2. Planned maintenance events such as software or hardware upgrades on the NameNode machine would result in periods of cluster downtime.”

Now let us look at various HA options available:

(1) Cloudera:

1. 1 Quorum-based Storage

“Quorum-based Storage refers to the HA implementation that uses Quorum Journal Manager (QJM).
In order for the Standby node to keep its state synchronized with the Active node in this implementation, both nodes communicate with a group of separate daemons called JournalNodes…In the event of a failover, the Standby will ensure that it has read all of the edits from the JournalNodes before promoting itself to the Active state. This ensures that the namespace state is fully synchronized before a failover occurs.”

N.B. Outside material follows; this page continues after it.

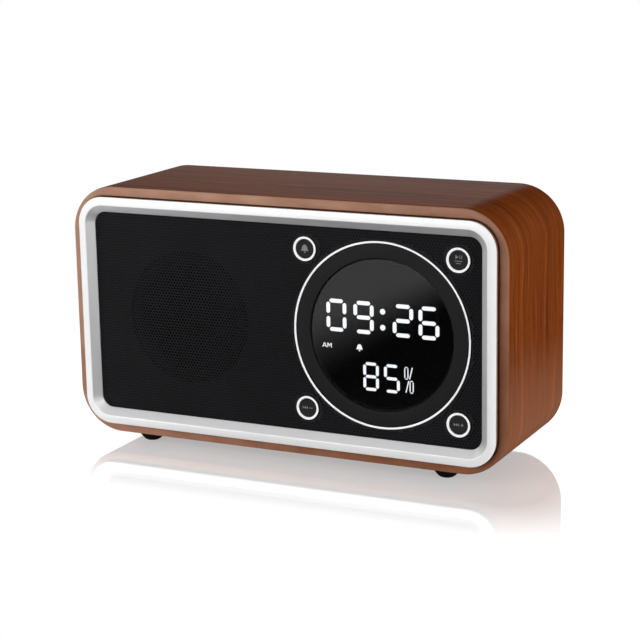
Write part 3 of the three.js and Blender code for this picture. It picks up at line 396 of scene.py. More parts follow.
# Walnut veneer. The map runs round the case in centimetres one way and across it the other
# way, so that the grain follows the bend of the shell; its cut edges at both ends are paler,
# and painted light makes them lighter to the left and at the top. Near the bottom the veneer
# is lighter too, with painted light from the floor.
# Each noise has its scales along and across the grain, its detail, roughness and shift
walnutLook = {
    "wander": ((0.22, 0.8, 1), 2),
    "wanderReach": (-0.4, 0.4),  # how far the grain strays sideways, in centimetres
    "bands": ((0.06, 2.1, 1), 4, 0.6),
    "dark": (0.105, 0.022, 0.0045),
    "middle": (0.210, 0.049, 0.0095),
    "light": (0.420, 0.130, 0.032),
    "stops": (0.28, 0.46, 0.58, 0.74),  # of the dark, the middle twice, and the light
    "streaks": ((0.16, 8, 1), 3, 0.6, (5, 1, 0)),
    "streakTones": (0.70, 1.30),
    "fibres": ((0.5, 26, 1), 5, 0.65),
    "fibreTones": (0.77, 1.21),
    "toneReach": (0.32, 0.68),
    "darkTint": (1, 0.95, 0.9),  # the darker tones are a little redder
    "lightTint": (1, 1.02, 1.05),  # and the lighter ones a little less red
    "fibreBump": (0.25, 0.00006),
    "pores": ((2.4, 62, 1), 2, 0.5, (3, 7, 0)),
    "pore": (0.045, 0.010, 0.003),
    "poreReach": (0.60, 0.70, 0, 0.7),  # noise from none to all, and the share of colour there
    # painted light from the floor: the veneer is lighter near the bottom
    "paintedFloorLight": (0.37, 0.155, 0.072),
    "paintedFloorLightShare": 0.5,
    "paintedFloorLightReach": (0.018, 0.052, 0.90, 0),  # painted light from the floor: from this height to this one, it gives way
    # colours of the cut edges in painted shade and in painted light
    "edgeInShade": (0.235, 0.097, 0.055),
    "edgeInLight": (0.480, 0.275, 0.195),
    "edgeDepth": 0.0009,  # how far the paler edge reaches from either end of the case
    "edgeShare": 0.92,
    "paintedLightAcross": (-0.1, 0.1, 0.78, -0.14),  # painted light across the cut edges: from this x to this one, and the pale share at both
    "paintedLightUp": (-0.15, 0.65),  # painted light: pale share of the cut edges at the bottom and at the top
    "mottle": ((0.55, 1.2, 1), 4, 0.6, (9, 2, 0)),
    "mottleTones": ((0.84, 0.81, 0.77), (1.13, 1.14, 1.13)),
    "mottleReach": (0.34, 0.66),
    "roughness": (0.50, 0.66),
    "lacquer": 0.14,  # share of clear lacquer, which shows at low angles
    "lacquerRoughness": 0.14,
}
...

1. 2 Shared Storage Using NFS

“In order for the Standby node to keep its state synchronized with the Active node, this implementation requires that the two nodes both have access to a directory on a shared storage device (for example, an NFS mount from a NAS).
When any namespace modification is performed by the Active node, it durably logs a record of the modification to an edit log file stored in the shared directory. The Standby node constantly watches this directory for edits, and when edits occur, the Standby node applies them to its own namespace. In the event of a failover, the Standby will ensure that it has read all of the edits from the shared storage before promoting itself to the Active state. This ensures that the namespace state is fully synchronized before a failover occurs.”

More details are available in the Cloudera High Availability Guide

(2) HortonWorks

2. 1 HortonWorks and VMware HA

“… jointly developed Hortonworks Data Platform High Availability (HA) Kit for VMware vSphere customers that enables full stack high availability for Hadoop 1.0 by eliminating the NameNode and JobTracker single points of failure. It is a flexible virtual machine-based high availability solution that integrates with the VMware vSphere™ platform’s HA functionality to monitor and automate failover for NameNode and JobTracker master services running within the Hortonworks Data Platform (HDP).”


2. 2 Linux HA

Excerpt from FAQ which gives the gist of Linux HA
If this was so easy to do with Linux HA or other tools why didn’t the HDFS community do this earlier?
This is partly because the original HDFS team focused on very large clusters where cold failover was not practical. We assumed that Hadoop needed to provide its own built-in solution As we’ve developed this technology, we’ve heard directly from our customers that HA solutions are complex and that they prefer using their existing, well understood, solutions.”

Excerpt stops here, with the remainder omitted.